As to the idea of "why bother if the VTT is going to do the math" folks -- have you never played a complex CRPG or ARPG? The computer handles all the math there, too, but the fun some players have is looking at the granularity of the subsystems and leveraging them toward "builds" or whatever. Imagine being able to have loot drops in D&D that have the same level of detail while still remaining meaningful, because the systems for both generating and implementing the loot are handled by the VTT rather than the GM. The player still decides between the drops.

I find it a little ditressing that even after all this time people bring out the argument that complexity is somehow related to whether the game is a "real roleplaying game" or no. I am afraid someone will soon post ROLLplaying as if it were 1993...
 

With a couple of notable exceptions, such as Pathfinder 2E, it seems like the TTRPG industry has been trending toward simplicity for years now. But with the recent releases of Daggerheart and Draw Steel -- medium and heavy crunch system respectively -- maybe the pendulum is swing back toward at least some degree of system complexity and crunch.

What do you think? Is crunch coming back? And is that desirable, in your opinion?

I think that maybe we’re seeing a lot of recent games picking a narrower area of focus and designing as much rules overhead around that as they need to hit the game feel they want. If we’re defining “crunch” as “has enumerated subsystems the game expects you to use” then yeah, I think lots of games coming out are doing that to hit a vision.

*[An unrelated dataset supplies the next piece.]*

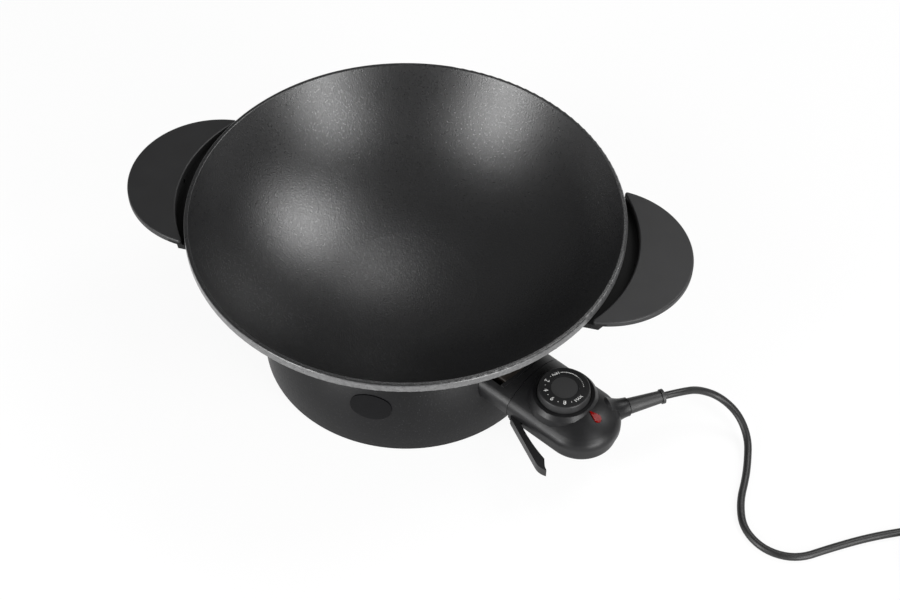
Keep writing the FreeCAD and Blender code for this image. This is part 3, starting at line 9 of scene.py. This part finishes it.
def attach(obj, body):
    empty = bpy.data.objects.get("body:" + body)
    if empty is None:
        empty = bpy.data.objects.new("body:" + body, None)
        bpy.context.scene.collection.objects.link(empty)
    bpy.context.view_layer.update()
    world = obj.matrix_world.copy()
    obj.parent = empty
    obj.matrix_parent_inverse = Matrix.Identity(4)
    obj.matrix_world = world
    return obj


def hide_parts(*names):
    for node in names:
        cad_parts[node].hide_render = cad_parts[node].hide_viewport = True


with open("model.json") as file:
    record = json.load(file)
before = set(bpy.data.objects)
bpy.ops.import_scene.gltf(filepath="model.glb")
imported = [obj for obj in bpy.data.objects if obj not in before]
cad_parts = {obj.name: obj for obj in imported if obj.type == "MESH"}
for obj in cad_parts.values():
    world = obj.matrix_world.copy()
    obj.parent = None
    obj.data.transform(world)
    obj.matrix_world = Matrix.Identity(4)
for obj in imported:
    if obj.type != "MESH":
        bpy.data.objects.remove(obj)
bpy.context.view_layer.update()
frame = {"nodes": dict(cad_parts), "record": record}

# Looks of the electric wok. Metres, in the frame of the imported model: +Z up, the bowl's axis
# at the origin, the table at zero, -Y towards the bare badge on the foot.

nodes = frame["nodes"]
scene = bpy.context.scene

MM = 0.001
PROBE_AZIMUTH = math.radians(-28.0)


def probe_point(reach, offset, height):
    """A place along and across the thermostat's axis, in millimetres, as a point in metres."""
    return Matrix.Rotation(PROBE_AZIMUTH, 3, "Z") @ Vector((reach, offset, height)) * MM


# Middle of the dial's printed ring, and radius of the sunk disc inside it, where the painted sheen on
# the knob stops.
DIAL_CENTRE = probe_point(172.9, 0.0, 77.0)
DISC_RADIUS = 0.0108


def add_object(name, data):
    thing = bpy.data.objects.new(name, data)
    scene.collection.objects.link(thing)
    return thing


# ---------------------------------------------------------------- camera

SENSOR_WIDTH = 36.0
FOCAL_LENGTH = 71.181
FARTHEST_SEEN = 50.0
CAMERA_PLACE = Vector((0.252595, -0.965083, 1.208897))
CAMERA_FORWARD = Vector((-0.141455, 0.636828, -0.757919))
CAMERA_RIGHT = Vector((0.971601, 0.236018, 0.016974))


def make_camera():
    data = bpy.data.cameras.new("camera")
    data.sensor_width = SENSOR_WIDTH
    data.lens = FOCAL_LENGTH
    data.clip_end = FARTHEST_SEEN
    camera = add_object("camera", data)
    up = CAMERA_RIGHT.cross(CAMERA_FORWARD)
    turn = Matrix((CAMERA_RIGHT, up, -CAMERA_FORWARD)).transposed()
    camera.matrix_world = Matrix.Translation(CAMERA_PLACE) @ turn.to_4x4()
    scene.camera = camera


# ---------------------------------------------------------------- mains lead

LEAD_DIAMETER = 0.0064

# The lead leaves the strain relief, whose end is measured from the middle of the
# thermostat's round end, in millimetres.
BULB_REACH = 192.0
RELIEF_LENGTH = 74.0
RELIEF_HEIGHT = 50.0
RELIEF_TURN = math.radians(62.0)
RELIEF_EXIT = probe_point(BULB_REACH + RELIEF_LENGTH * math.cos(RELIEF_TURN),
                          RELIEF_LENGTH * math.sin(RELIEF_TURN), RELIEF_HEIGHT)

# Points of the lead from there to the coil, and from the coil to the plug.
LEAD_ROUTE = [
    (0.2458, -0.0387, 0.0486), (0.2584, -0.0257, 0.0390), (0.2764, -0.0195, 0.0279),
    (0.2948, -0.0253, 0.0172), (0.3065, -0.0413, 0.0073), (0.3093, -0.0629, 0.0034),
    (0.3098, -0.0802, 0.0032), (0.3083, -0.1048, 0.0032), (0.3143, -0.1301, 0.0032),
    (0.3343, -0.1466, 0.0032), (0.3603, -0.1477, 0.0032), (0.3840, -0.1313, 0.0032),
    (0.4160, -0.1115, 0.0032), (0.4547, -0.0937, 0.0032)]
TAIL_ROUTE = [
    (0.5403, -0.1481, 0.0032), (0.5389, -0.1578, 0.0032), (0.5351, -0.1668, 0.0033),
    (0.5291, -0.1746, 0.0037), (0.5213, -0.1805, 0.0044)]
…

D&D 5e and even PF2 I think are fairly broad games. Things in the NSR space can be hefty but are doing crunch with a single aim (see: the contrast between His Majesty the Worm and Mythic Bastionlands); DS! is crunchy in a couple areas to hit its goal of “heroic tactical;” Daggerheart has rules around narrative and flow it expects the GM to follow; etc.
 


This is a false dichotomy. Nothing in "crunch" impacts what TTRPGs do that CRPGs can't. I think the "why don't you just play a CRPG" underscores a lack of understanding of what crunch can bring to play, based on a p[reference for lighter systems.
I don't have a preference for lighter systems, though...? I just wouldn't want play a TTRPG where I can't do all the math in my head, like with D&D or Pathfinder, lt games renowned for being light.
As to the idea of "why bother if the VTT is going to do the math" folks -- have you never played a complex CRPG or ARPG? The computer handles all the math there, too, but the fun some players have is looking at the granularity of the subsystems and leveraging them toward "builds" or whatever.
Yes, I play complex video games like Fire Emblem or The Broken Sword. I wouldn't want to play those on tabletop.
Imagine being able to have loot drops in D&D that have the same level of detail while still remaining meaningful, because the systems for both generating and implementing the loot are handled by the VTT rather than the GM. The player still decides between the drops.
I mean, they can be handled by a VTT, sure, if you are into that sort of thing, but they can also be handled very quickly by a DM. I wouldn't want a TTRPG so complex that using the VTT felt necessary.
I find it a little ditressing that even after all this time people bring out the argument that complexity is somehow related to whether the game is a "real roleplaying game" or no. I am afraid someone will soon post ROLLplaying as if it were 1993...
Who said a computer game isn't a real RPG...? Just that I wouldn't want to play a system with VTT being foremost in mind during design.
 

Yeah, absolutely nothing against them, but since my experience of RPGs is mainly TotM a simple Zoom call suffices.
In this space age of technology I might also use a shared whiteboard to stand in for that stained and much-erased re-markable Chessex battlemat everyone used in the 90's.
 


I suspect that as more younger people join the hobby, and older people leave (one way or another), games will get simpler just because there are more distractions, and demand for such games will eventually dominate.

D&D will likely remain the dominate player for the foreseeable future, and with 5E2024, they made the game more streamlined, so other will probably follow.

Just my 2 cents.

As always, I try to encourage people to walk the right path, but I'm a realist.